It's one of those things you occasionally come across in the papers. A group of teenaged girls fresh from some kampong are put in a hostel. Often they're students in a religious school; sometimes they're assembly line workers in an electronics factory. But the reports are predictably similar: for no apparent reason the girls break out in hysteria, screaming and yelling and kicking out at anyone who tries to calm them. The attacks usually last an hour or so; then comes a bout of uncontrollable weeping, followed by sheer exhaustion. In most cases a bomoh has to be called in.
Ask the kampong folk or the bomohs what causes these outbreaks of spontaneous hysteria and they'll tell you solemnly that the girls were temporarily possessed by a local datuk - which, in this instance, refers to a regional spirit inhabiting an ancient tree*. The standard prescription for cases of spontaneous hysteria is a ritual cleansing of the place and, perhaps, appeasement of the restless datuk. Usually, this seems to do the trick. The victims return to normal and life goes merrily on. At least until the next attack.

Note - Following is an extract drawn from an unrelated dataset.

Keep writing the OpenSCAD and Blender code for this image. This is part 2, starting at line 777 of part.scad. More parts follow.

Psychologists, of course, have tried to explain the phenomenon in Freudian terms with libido theory and whatnot. Since the syndrome apparently affects only post-pubescent girls living or working in somewhat regimented conditions, there may be a basis for this 'repressed sexuality' argument. There are famous case studies of young ladies in French convents who experienced similar attacks, requiring the urgent services of priest-exorcists. Demonic possession may sound a bit mediaeval to most of us - but not very long ago we had reports of mass hysteria among teenage girls in the U.S. Only the media dubbed it Beatlemania. It's pretty obvious, though, that hysteria has something to do with ovulation (in Greek hustera means 'womb').
Does hysteria occur among men? Yes, but it manifests differently with different social groups. At the bottom rung of male 'hysteria' is the amok tendency. The English once believed only Malays knew how to run amok. Not anymore. British soccer fans have put an end to that myth; and so have well-known cases of American males going berserk with high-powered rifles. And then there are the quiet, methodical berserkers who chop their wives into little pieces and make curries out of them. Others display symptoms of disciplined 'hysteria' by losing astronomical amounts at the races or in the stockmarket; or by ruining entire countries with bad government. With males the trouble seems to stem not from eggs but from ego.

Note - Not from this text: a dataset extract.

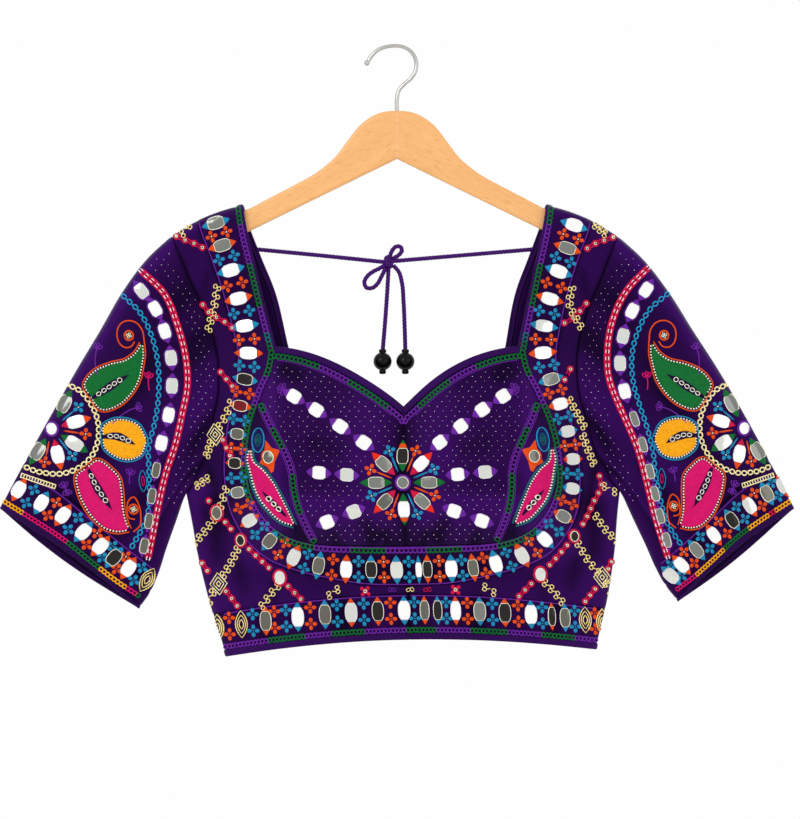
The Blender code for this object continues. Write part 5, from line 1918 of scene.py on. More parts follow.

What corollary can we draw from the Hysterical Hostellite's affliction? When dealing with difficult datuks you have to exorcise if you can't appease.
kampong - village
bomoh - traditional healer, witch-doctor
datuk - also written as dato': literally, 'grandfather'; the tutelary spirit of a particular keramat or sacred spot. Not to be confused with the more common, secular species of datuk whose influence on human affairs is more fiscal than metaphysical. 'Datukship' in this latter context is merely an honorific title bestowed on a select number of enterprising individuals.

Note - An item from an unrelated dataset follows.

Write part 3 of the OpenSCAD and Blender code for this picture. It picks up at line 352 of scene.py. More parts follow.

*At the foot of most old trees you're likely to find a shrine. This marks the spot as 'keramat' - a power point - and usually denotes the private residence of a datuk. Be courteous and watch your thoughts when taking shelter under such a tree. Interestingly, the idea of old trees as repositories of spirits is encountered in all cultures, despite the efforts of orthodox ideologists to dismiss it as pagan superstition.